Tried this out today. The death messages are great.

I found it to be pretty simple. Had some issues at first with not realizing that I wouldn't automatically balance back out after coming down towards the bottom of the screen after flipping around but once that was sorted out, I was doing decent. I also didn't realize that crashing into an enemy didn't automatically mean death so, for a while, as soon as the smoke came out of my ship, I gave up hope and let it fall to its death. Found out that I could keep going after crashing into something purely by chance.

Was really excited the first time I got past 10k and the second type of enemy showed up. No more than 30 seconds later, I crashed into one of the old type of enemy right next to the bottom of the screen and died. Sitting somewhere around 14k for my best score right now.

I really like it though. Could easily work well on both PC and tablets.

Thanks for the feedback!
A few other players also didn't realize you have to catch yourself after the jumps. Right now the only instruction for movement is "click and hold"; I think I need to more explicitly state that "left click powers engines." My guess is if that statement is clear, the rest of the movement rules should be a bit more intuitive.

For the time being I think I'm okay with how the damage system is communicated. Most people haven't gotten it instantly, but it's easy enough to discover accidentally that I'm not sure I'm worried yet.
Might try making the "falling, but recoverable" smoke thinner so it looks less like a failure state.

...Getting feedback recently has been pretty weird actually. I've been working on the game for nearly a year but the past week or so is the first time it's gotten enough attention for me to get an idea of how people actually play it. Been seeing some really unexpected stuff, like a lot of people interpreted the "fly low" instruction to mean you build speed faster when flying low, when in fact it affects how high you jump, not acceleration.

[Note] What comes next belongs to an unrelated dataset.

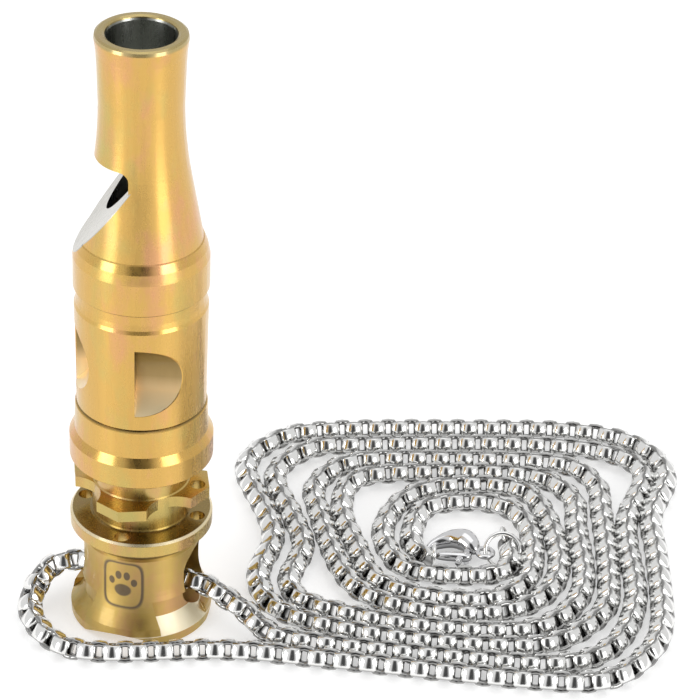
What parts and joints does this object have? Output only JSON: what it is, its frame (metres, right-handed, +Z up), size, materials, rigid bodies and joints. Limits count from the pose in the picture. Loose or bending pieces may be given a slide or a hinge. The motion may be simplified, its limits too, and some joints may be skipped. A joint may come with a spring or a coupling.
{
  "type": "training whistle",
  "caption": "Slim satin-gold metal training whistle standing on a three-footed end cap, with a steel round box chain and clasp laid beside it in a spiral.",
  "frame": {"origin": "the middle of the end cap's foot, on the surface that it stands on", "axes": "+Z is up along the whistle to the mouthpiece, -Y is the front with the etched icon, and X runs along the cross hole"},
  "size_m": [0.0669, 0.0595, 0.0686],
  "materials": {
    "gold_metal": "satin turned titanium with a warm gold oxide, fine circular tool marks and a laser-etched icon",
    "chain_steel": "polished stainless steel",
    "clasp_steel": "polished stainless steel",
    "seal_rubber": "matt black rubber"
  },
  "bodies": {
    "base": {"end_cap": "gold_metal", "cap_seal": "seal_rubber", "chain_left": "chain_steel", "chain_right": "chain_steel", "left_end_link": "chain_steel", "right_end_ring": "chain_steel", "clasp_ring": "chain_steel", "clasp_body": "clasp_steel", "clasp_pin": "clasp_steel", "clasp_spring": "clasp_steel"},
    "tube": {"barrel": "gold_metal", "barrel_seal": "seal_rubber", "collar": "gold_metal"},
    "top": {"head": "gold_metal", "head_seal": "seal_rubber", "windway_plug": "gold_metal"},
    "gate": {"clasp_lever": "clasp_steel"}
  },
  "joints": [
    {"name": "cap_screw", "type": "hinge", "parent": "base", "child": "tube", "pos_m": [0, 0, 0.022], "axis": [0, 0, 1], "range_deg": [0, 990]},
    {"name": "head_screw", "type": "hinge", "parent": "tube", "child": "top", "pos_m": [0, 0, 0.0385], "axis": [0, 0, 1], "range_deg": [0, 720]},
    {"name": "clasp_gate", "type": "hinge", "parent": "base", "child": "gate", "pos_m": [0.0315, 0.01845, 0], "axis": [0, 0, 1], "range_deg": [-22, 0], "stiffness_Nm_per_rad": 0.00002}
  ]
}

I guess I just need to be  way more explicit about explaining the mechanics. I keep waffling back and forth about whether needing a tutorial is a bad thing or not. On the one hand, I'm aiming for fast arcade action like Luftrausers or Super Hexagon, which are super intuitive and don't need instructions. On the other there are also plenty of fantastic games, like the Touhou series or Ikaruga, that are simple but still need to explain their systems beforehand, and they don't seem to suffer for it.

I dunno.



In other news, I made a menu:


The curvy lines are animated too; it's pretty awesome.
FXAA is really pooping its pants though. The lines are still all aliased and meanwhile the text is screwed up. Need to tune it, but I pretty much just pasted the FXAA implementation straight from the Internet, so I don't really know how to work with the parameters...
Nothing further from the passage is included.